Tuesday, July 26, 2011


Today I visit a yoga center in Western Mass, but I think I would enjoy it more if I did not just listen to a man reporting from volatile Mogadishu where people are flocking by the tens of thousands, because starvation is a more powerful dictator even than the instinct to avoid danger.

A Land Rover, he tells us, is parked outside the gathering of hungry Somalis, an automatic gun mounted to its back door. A small boy of 13 waits inside it, dutifully standing guard over the mothers whose breasts have dried up and who hold their babies out to volunteers who explain that the peanut-based formula they offer may still not be enough to save them, that the water/foodless week it took these mothers to walk from their abandoned and famished villages may have taken an irrevocable toll on their children.

Here, I watch one after another yogi walking erect, his/her yoga mat shouldered or encased in hand-embroidered fabric, float across the grounds of the multi-acre property that houses the center. Their faces are blissful, imbued with the glow of fresh meditations, and indeed they have come here as an act of awareness, an expression of their desire to be mindful, open, generous...to themselves and to others. I say that they "float" because some trick of the eye, some combination of their relaxed demeanor and the synchronous movement of greenery as backdrop to such serenity, causes them to appear as if they are gliding, rather than walking.

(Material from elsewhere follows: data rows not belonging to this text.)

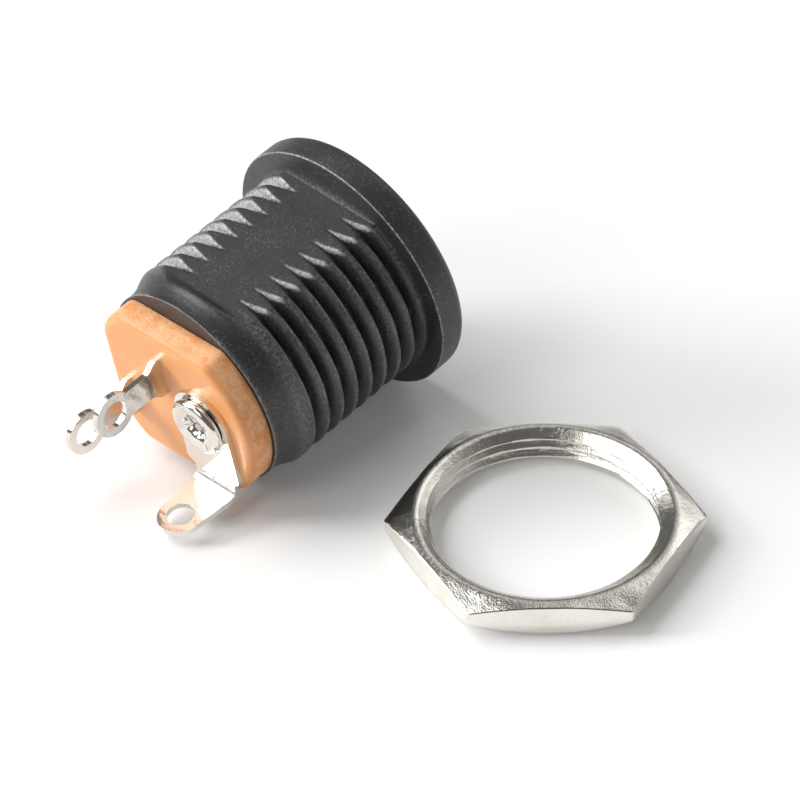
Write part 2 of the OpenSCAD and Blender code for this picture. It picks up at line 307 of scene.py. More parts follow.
def stamped(outline: np.ndarray, holes: list[np.ndarray], thickness: float,
            lay: Callable[[np.ndarray, np.ndarray, np.ndarray], np.ndarray],
            cuts: np.ndarray | None = None) -> Surface:
    """A blank cut from sheet, filled inside its outline and then laid into its shape.

    Args:
        outline: The blank's closed outline, in its own u and v.
        holes: Closed outlines of its holes.
        thickness: The sheet's thickness.
        lay: Gives x, y, z for u, v and the height w above the sheet's middle.
        cuts: Values of v at which the blank gets an extra row of points, for a fold.

    Returns:
        Both faces and the rim between them.
    """
    flat = bmesh.new()
    for loop in [outline, *holes]:
        verts = [flat.verts.new((p[0], p[1], 0)) for p in loop]
        for a, b in zip(verts, verts[1:] + verts[:1]):
            flat.edges.new((a, b))
    bmesh.ops.triangle_fill(flat, use_beauty=True, edges=flat.edges[:])
    for v in [] if cuts is None else cuts:
        geometry = flat.verts[:] + flat.edges[:] + flat.faces[:]
        bmesh.ops.bisect_plane(
            flat, geom=geometry, plane_co=(0, float(v), 0), plane_no=(0, 1, 0)
        )
    bmesh.ops.triangulate(flat, faces=flat.faces[:])
    for face in flat.faces:
        if face.normal.z < 0:
            face.normal_flip()
    flat.verts.index_update()
    uv = np.array([v.co[:2] for v in flat.verts])
    tris = np.array([[v.index for v in f.verts] for f in flat.faces])
    rim = np.array(
        [
            [loop.vert.index, loop.link_loop_next.vert.index]
            for e in flat.edges if e.is_boundary
            for loop in e.link_loops
        ]
    )
    flat.free()
    n, half = len(uv), np.full(len(uv), thickness / 2)
    points = np.vstack([lay(uv[:, 0], uv[:, 1], half), lay(uv[:, 0], uv[:, 1], -half)])
    walls = np.stack([rim[:, 1], rim[:, 0], rim[:, 0] + n, rim[:, 1] + n], axis=-1)
    return Surface(points, [tris, tris[:, ::-1] + n, walls])


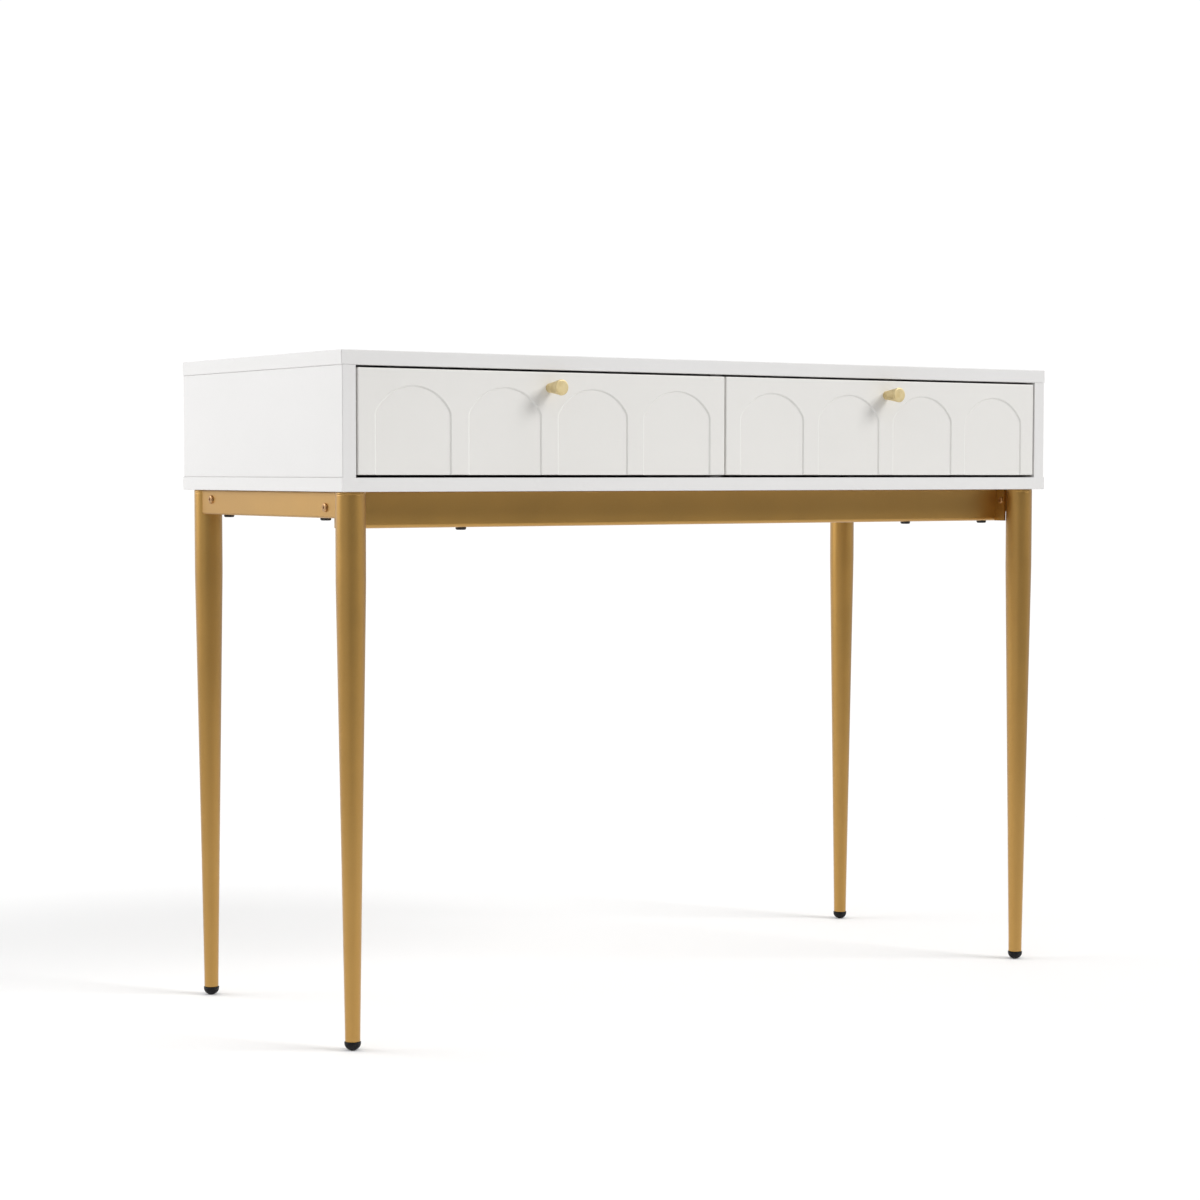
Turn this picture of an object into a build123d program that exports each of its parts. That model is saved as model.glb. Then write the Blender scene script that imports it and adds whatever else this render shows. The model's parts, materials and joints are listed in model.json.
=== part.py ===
"""A slim white dressing table with two inset drawers, standing on a gold-painted steel frame with round legs.

Frame of reference: X to the right, Y to the back, Z up, millimetres. The origin is on the floor, under the
middle of the footprint, which counts the knobs that stand proud of the drawer fronts.
"""

import math
import os

from build123d import *

# Driving dimensions of the whole table
WIDTH = 1000.0
DEPTH = 400.0
HEIGHT = 750.0
CABINET_HEIGHT = 150.0
KNOB_LENGTH = 25.0

# Cabinet boards
TOP_BOARD = 16.0
BOTTOM_BOARD = 15.0
SIDE_BOARD = 16.0
DIVIDER_BOARD = 16.0
BACK_BOARD = 5.0
SIDE_INSET = 1.0
BACK_INSET = 10.0
BACK_TONGUE = 5.0
GROOVE_PLAY = 0.2
GROOVE_FLOOR_PLAY = 1.0
BOARD_EDGE_RADIUS = 1.0
SIDE_EDGE_RADIUS = 1.0

# Drawer fronts and the gaps round them
FRONT_BOARD = 16.0
SIDE_GAP = 2.5
MIDDLE_GAP = 2.0
TOP_GAP = 2.5
BOTTOM_GAP = 3.0
FRONT_EDGE_RADIUS = 1.2

# Recessed arches in the drawer fronts, open at the lower edge
ARCH_COUNT = 4
ARCH_PITCH = 115.0
ARCH_HALF_WIDTH = 47.0
ARCH_SPRING = 67.0
ARCH_CROWN = 96.0
ARCH_SHOULDER_RADIUS = 14.0
ARCH_DEPTH = 1.3
ARCH_WALL_SLOPE = 54.0
ARCH_RUN_OUT = 8.0

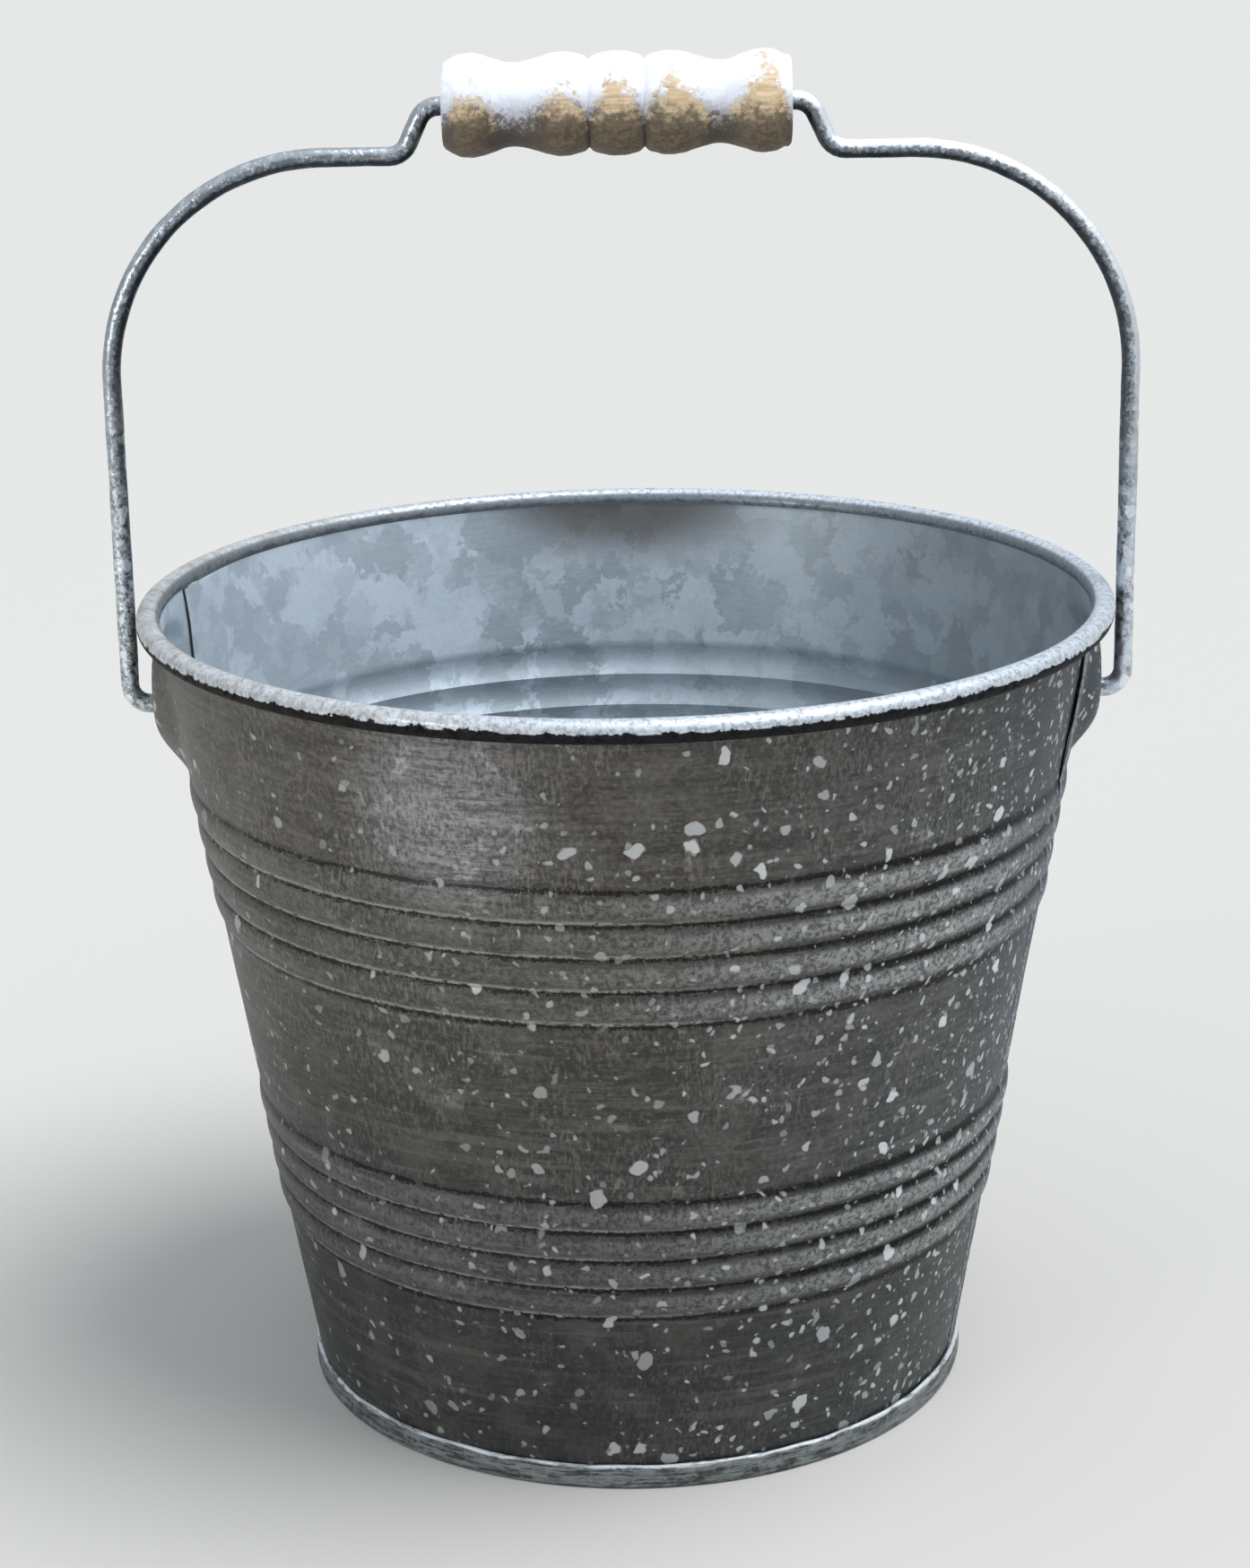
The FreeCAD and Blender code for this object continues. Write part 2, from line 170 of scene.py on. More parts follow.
def groove_line(height, width=0.85):
    """1 in the grooves between and beside the ribs, falling off as a bell of the given width."""
    near = np.zeros_like(height)
    for start, pitch in RIB_GROUPS:
        for rib in range(RIBS + 1):
            near = np.maximum(near, np.exp(-((height - start - rib * pitch) / width) ** 2))
    return near


def lower_flank(height, above=0.6, width=0.33):
    """1 just above the lower end of each rib, where the sheet turns down and catches low light."""
    near = np.zeros_like(height)
    for start, pitch in RIB_GROUPS:
        for rib in range(RIBS):
            near = np.maximum(near, np.exp(-((height - start - rib * pitch - above) / width) ** 2))
    return near


def wall_heights():
    """Heights of the grid's rows: ten to a rib, close at the ear, wider on the plain cone."""
    stops = [(0.9, 31.9, 20), (31.9, 52.9, 40), (52.9, 84.0, 20), (84.0, 106.6, 40),
             (106.6, 113.6, 10), (113.6, 119.6, 15), (119.6, 131.6, 15)]
    pieces = [np.linspace(low, high, steps, endpoint=False) for low, high, steps in stops]
    return np.concatenate(pieces + [[131.6, 132.3]])


def wall_profile():
    """The sheet's middle line as radius and height, and each row's part: 0 hem, 1 wall, 2 curl."""
    height = wall_heights()
    radius = WALL_FOOT + TAPER * (height - SHEET) - SHEET / 2 + rib_bulge(height)
    hem_z = np.linspace(HEM_TOP, 1.1, 5)
    hem_r = WALL_FOOT + TAPER * (hem_z - SHEET) - SHEET / 2 + HEM_OUT
    fold = np.radians([-30.0, -90.0, -150.0])
    fold_r = WALL_FOOT + HEM_OUT / 2 - SHEET / 2 + HEM_OUT / 2 * np.cos(fold) + 0.1
    fold_z = 0.95 + HEM_OUT / 2 * np.sin(fold)
    turn = np.radians(np.linspace(178.0, -138.0, 34))
    curl = BEAD_RAD - SHEET / 2
    curl_r, curl_z = BEAD_RING + curl * np.cos(turn), BEAD_Z + curl * np.sin(turn)
    line_r = np.concatenate([hem_r, fold_r, radius, curl_r])
    line_z = np.concatenate([hem_z, fold_z, height, curl_z])
    first_wall = len(hem_r) + len(fold_r)
    part = np.zeros(len(line_r), int)
    part[first_wall:] = 1
    part[first_wall + len(height):] = 2
    return line_r, line_z, part


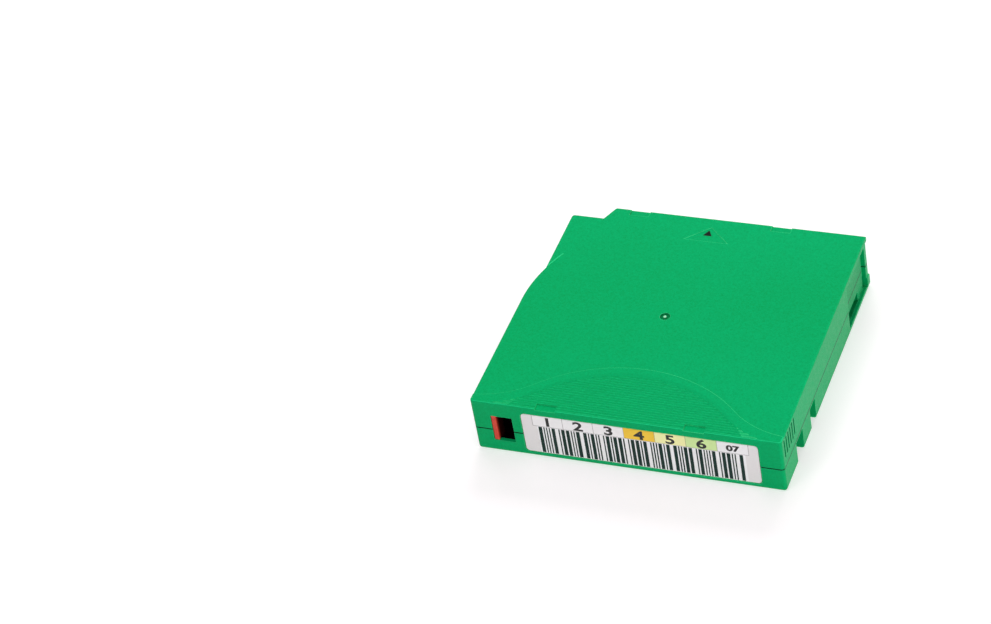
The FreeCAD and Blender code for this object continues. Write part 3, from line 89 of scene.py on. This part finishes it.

It is not that I think they don't deserve to glide, or to spend three, four, five days listening to their breath, choosing wholesome, organic foods from beneath a glass visor, nourishing their bodies and minds with measured movement. Nor is it that I think they should be aware of the Somali refugees who are this morning trying to survive the most hostile of conditions under a reign of terror that is nearly as relentless as their thirst. For all I know, they are aware of these things, offering silent prayers on their behalf.

What stays me is the contrast between that terrifying African world and our own (how can I not group myself with these yogis? Did I not just spend an entire day listening to live music under a perfect sky and a bubble machine in Southern Vermont?). I rather slink into the building, which is at the moment bustling with arriving guests and their luggage (it is Friday, after all). I visit the shop briefly--long enough to see that it is filled with pleasing trinkets, beautiful objects (none of them required for life) and long enough to find that the shop manager whom I have come to meet, has left for the day. Oh, I say to the colorful garments that line the walls, to the gemstones that sparkle in their dishes.

Somewhat relieved, I slink back through the lobby and out to my car. It is a relief to drive away, though I have drawn no conclusions, learned nothing specific from this contrast....only collected a fluid sort of uneasiness that pools in my belly. I don't know, is the thing...how we live with ourselves. How we live with our selves.

Chance, it seems, has been kind to me...in the big details--where I was born, to whom, under what government.  So then, how does one find a middle ground between purposed ignorance (in this I know that I am quite skilled, especially practiced during the period when my boys were babies and I could only see to love them, nourish them--what a luxury) and the impulse to abandon one's real or ordinary life for the super-heroism of "making a difference"?

It annoys me that I have no answer to this question and that writing this down has not yielded one--and then I forgive myself again for being so imperfect. We are broken in so many ways, but it is our intention that redeems us. I will find my way, the way for my little family...to live and to grow, and yes, to make a contribution somehow. I will live with my self, because "what can I be but this thing that remains, what can I be but this?"

I will glide when I can and receive with gratitude the many blessings that are rained down on me from an abundant sky. My guilt will not serve anyone. But I will not turn away from those headlines, and I will not ignore what I hear on the radio. My awareness will be my first act of generosity, and my second will be in teaching my own children about the world, about suffering, and about how we might, in our small way, help. I will relinquish my desire to find or create an answer and instead live. Live well and live mindfully. I will offer my words to the world...to those who might seek refuge in them. I will forgive myself for having a few things that serve no purpose but to please my aesthetic sensibility, but I will not hoard them. Perhaps this is the best I can do.

No. This is the best I can do: in this life that I am living, here, now, I will know suffering when I see it, and I swear, I will not turn away.